Furthermore, individuals in the South West and Wales require some of the steepest hikes in value to consider selling their treasure. For precious jewellery, respondents in this region would require a significant 73% increase in value in the first year after purchase to entertain the idea of selling it, whilst only a 100% increase in precious metals would prompt a sale. By way of comparison, individuals in the North West would sell their precious metals if they saw an increase of just over a third (38%) in value.
Scotland – Lower values but highest enjoyment
Individuals in Scotland hold the third lowest percentage of their total net worth in treasure assets in the UK, with an average of just 5%. However, more treasure items in Scotland are held for enjoyment reasons than any other region in the UK. Whilst on average just over two thirds (69%) of treasure in the UK is held for enjoyment, 76% of treasure assets are held by individuals in Scotland for this reason.
Little of the treasure in Scotland is held for social reasons, with just 17% of treasure assets held for sharing with friends in this region, a figure which rises to 31% in London. Only 8% of Scottish individual’s treasure assets are held for financial reasons, which is the lowest of any region in the UK.
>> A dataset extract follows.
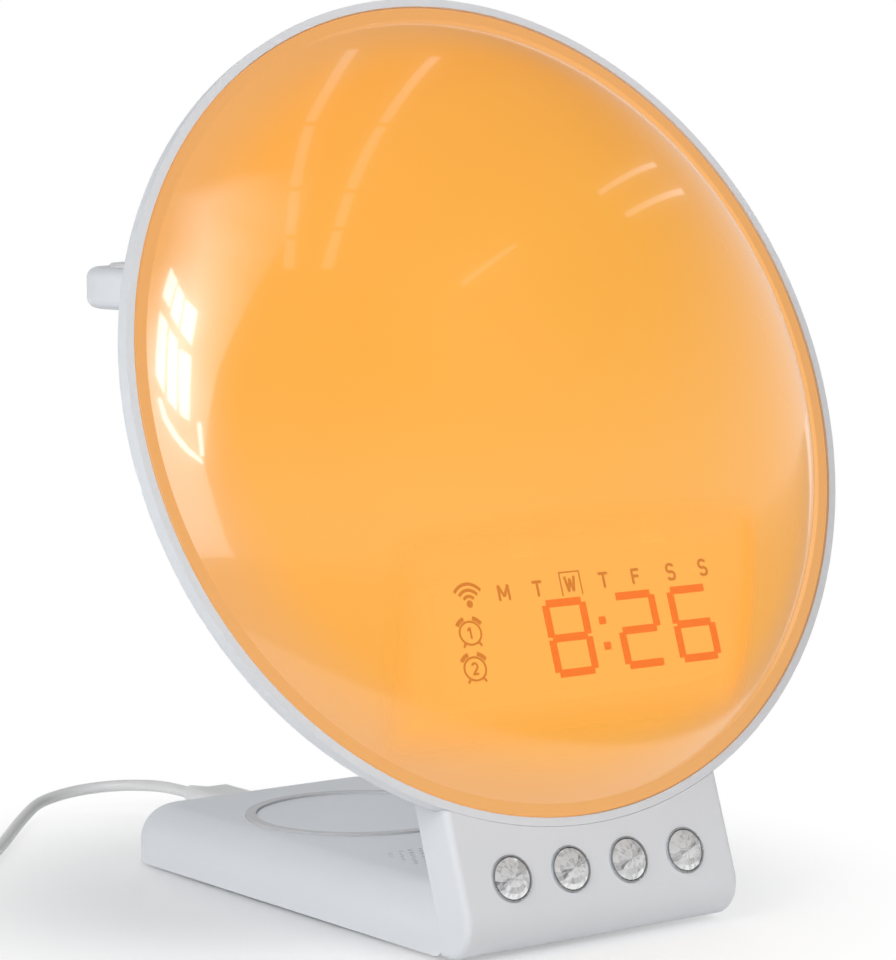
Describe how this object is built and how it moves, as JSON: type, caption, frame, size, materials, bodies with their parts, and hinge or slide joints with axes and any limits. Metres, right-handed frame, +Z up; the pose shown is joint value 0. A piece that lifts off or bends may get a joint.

Scotland is one of three regions in the UK to list wine collections as one of its most popular treasure types. In line with the North East and South East, wine collections rank highly for individuals in Scotland, along with the more common precious jewellery and fine art painting treasure types. Indeed, Scotland is just behind London for the number of high net worth individuals who own fine art. Just under two thirds (62%) of Scottish respondents currently own fine art pictures and paintings, compared to 63% in London.